What we are left with is a bunch of working zombies roaming the streets, reciting to ourselves: “I must be doing great. Yes I know. Maybe not. No one has said anything. I’m sure I’m doing swell.” 

Living in a comfortable silo with a hardened exterior, until one day – PUCKK!!! – an unexpected rock, in the form of ‘harsh’ words, flings and shatters your perception.

Don’t wait for that rock. 

Don’t let your unmonitored thoughts build a false ego-shield that limits you. Be active and deliberate in your development.

It’s hard to know if you are improving without feedback. It’s difficult to help people you care about without giving constructive gifts.

Word of mouth is the best way to grow

Giving and receiving constructive feedback is what we all need.

As a knowledge worker, one of the main tools you bring to the table are the intangibles – your communication, design, and problem-solving skills. 

It is challenging to assess these skills. Feedback is the main tool to help you become a better implementer. 

When you become better at ‘doing’ feedback, you’ll fast track your growth and that of the people you care about. 

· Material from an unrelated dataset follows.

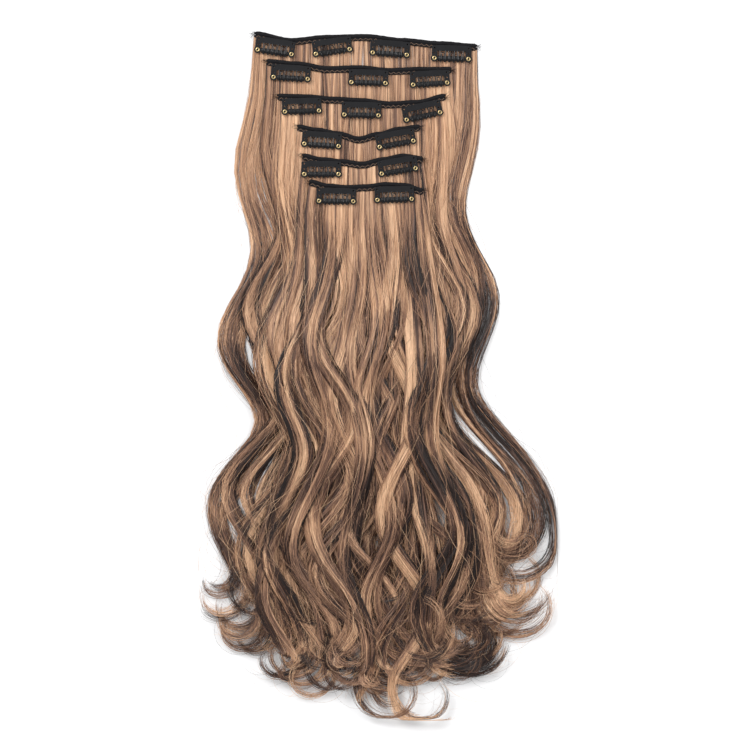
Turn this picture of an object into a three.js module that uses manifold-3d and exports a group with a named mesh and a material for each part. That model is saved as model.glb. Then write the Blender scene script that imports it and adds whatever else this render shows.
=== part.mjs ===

Here are just a few tips on giving and receiving feedback:

Giving Feedback

Learning how to have difficult conversations is one of the biggest things you can do to improve your life.

“A recent Gallup survey found that only 26% of employees strongly agree that the feedback they get actually improves their work”

~ LeeAnn Renniger, Cognitive psychologist

Most people fall into one of two camps when giving feedback:

  • Camp 1: The feedback is so soft and disguised that the person does not even realize that you are giving feedback.
  • Camp 2: The feedback is too direct and destructive that the person on the receiving end becomes so defensive to hear what’s being said. The amygdala in their brain gets flooded with a need for action – flight, fight, freeze, or f*#% you.

    Your words just breeze over their heads. Quite uncomfortable, now you both have to walk around eggshells too.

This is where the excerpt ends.